Having multipal test on the same sample increases the chanses to have a type 1 error - rejecting the null hypotesis where we should'nt (the results show that the proportions are different but they are not). In a pair-wise comparison, the probability that the test will yield a false positive result is equal to the significance level. FWER is the probability of obtaining at least one result of the kind. In oreder to minimize FWER, we can apply the Bonferroni procedure (the Bonferroni correction) to correct the significance level.

Previously, I set the alpha significance level to 0.05.

Since we had multiple tests, I Used the Bonferroni correction in order to correct the significance level and set the alpha significance level to be 0.01 . Using the Bonferroni alpha, I got the same results- in all groups all events we cannot reject the null hypothesis and we determine that there is no statistically significant difference between the groups for each event.

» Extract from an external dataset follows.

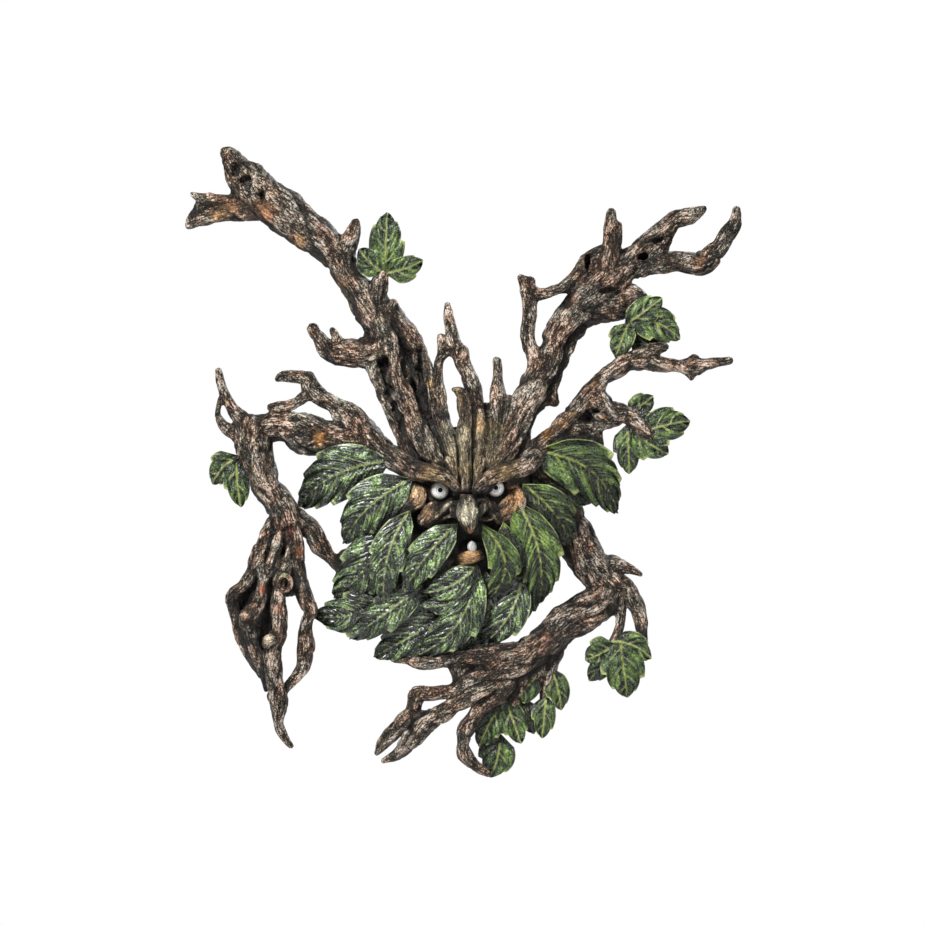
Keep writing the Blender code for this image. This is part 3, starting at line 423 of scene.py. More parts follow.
# Grid steps, in units
STEP, FACE_STEP, CORE_STEP, LEAF_STEP = ((1.5, 1.0, 2.3, 1.22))

# Points round an eye and round the tooth
EYE_POINTS, TOOTH_POINTS = 48, 24

# Paint: places on a scale from dark to light, and the colour or the grey there
BARK_HUES = [(0.40, (0.128, 0.120, 0.102)), (0.52, (0.165, 0.112, 0.076)), (0.63, (0.205, 0.092, 0.054))]
BARK_FLECKS = [(0.36, (0.10, 0.10, 0.045)), (0.45, (0.15, 0.115, 0.075)), (0.56, (0.16, 0.11, 0.08)),
               (0.64, (0.30, 0.14, 0.055))]
BARK_SHADES = [(0.30, 0.01), (0.44, 0.09), (0.58, 0.82), (0.70, 2.0), (0.85, 4.0)]
# Pale paint on the highest grain: part dry brush, part painted highlight
DRY_BRUSH_AND_HIGHLIGHT = [(0.60, 0.0), (0.84, 0.75)]
DRY_BRUSH_AND_HIGHLIGHT_COLOUR = (0.62, 0.59, 0.54)
BARK_PAINTED_SHADE_COLOUR = (0.010, 0.009, 0.008)
LEAF_GREENS = [(0.27, (0.002, 0.004, 0.002)), (0.40, (0.012, 0.026, 0.007)), (0.52, (0.050, 0.095, 0.020)),
               (0.66, (0.17, 0.29, 0.055)), (0.84, (0.46, 0.56, 0.22))]
VEIN_COLOURS = ((0.26, 0.33, 0.075), (0.36, 0.43, 0.14))
# Painted highlight along the leaf's margin
RIM_HIGHLIGHT_COLOUR = (0.34, 0.42, 0.16)
# Painted glints on the leaves
PAINTED_GLINT_COLOUR = (0.72, 0.78, 0.68)
OLIVE_CAST = (1.08, 1.0, 0.90)
LEAF_PAINTED_SHADE_COLOUR = (0.006, 0.009, 0.006)
# Eye rings: pupil, iris and white, then painted shade where the ball turns into its socket
EYE_RINGS_AND_EDGE_SHADE = [(0.0, 0.0), (0.23, 0.0), (0.27, 0.66), (0.36, 0.66), (0.40, 0.05), (0.44, (0.86, 0.86, 0.85)),
             (0.85, (0.66, 0.65, 0.62)), (1.0, (0.20, 0.19, 0.17))]
EYE_STAIN = [(0.3, (0.55, 0.52, 0.48)), (0.6, 1.0)]
RING_REACH = 10.0
TOOTH_COLOURS = ((0.18, 0.17, 0.16), (0.55, 0.54, 0.53))
BARK_BUMP, LEAF_BUMP, TOOTH_BUMP = 0.0022, 0.0045, 0.0006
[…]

When using the Bonferroni correction we actually decrised the alpha and increase the chances for type 2 error (stop rejecting when we should). Therefor, Bonferroni correction decreases the power of test and since we got the same results we should prefer using the original alpha.

6.Conclusion

In this project I investigated user behavior for the company's app. From studing the sales funnel it was seen the the most frequent event is the main screen with 117,431 events. 98% of all users saw the main screen but only 61% of all users made the Offers Screen , 49% the cart screen. 47% the payment screend and only 11% did the tutorial. The stage we lose most of the users is the from the main screen to the offer screen (38% decrease in users who processed to the offer screen). In addition, the share of users that make the entire journey from the main screen to the payment screen is 47%

From the results of an A/A/B test, it can be concluded that in all groups there was no statistically significant difference between the groups for each event.Therfore, changing the fonts for the entire app didn't produce better results than the old one and but it also the isn't intimidating.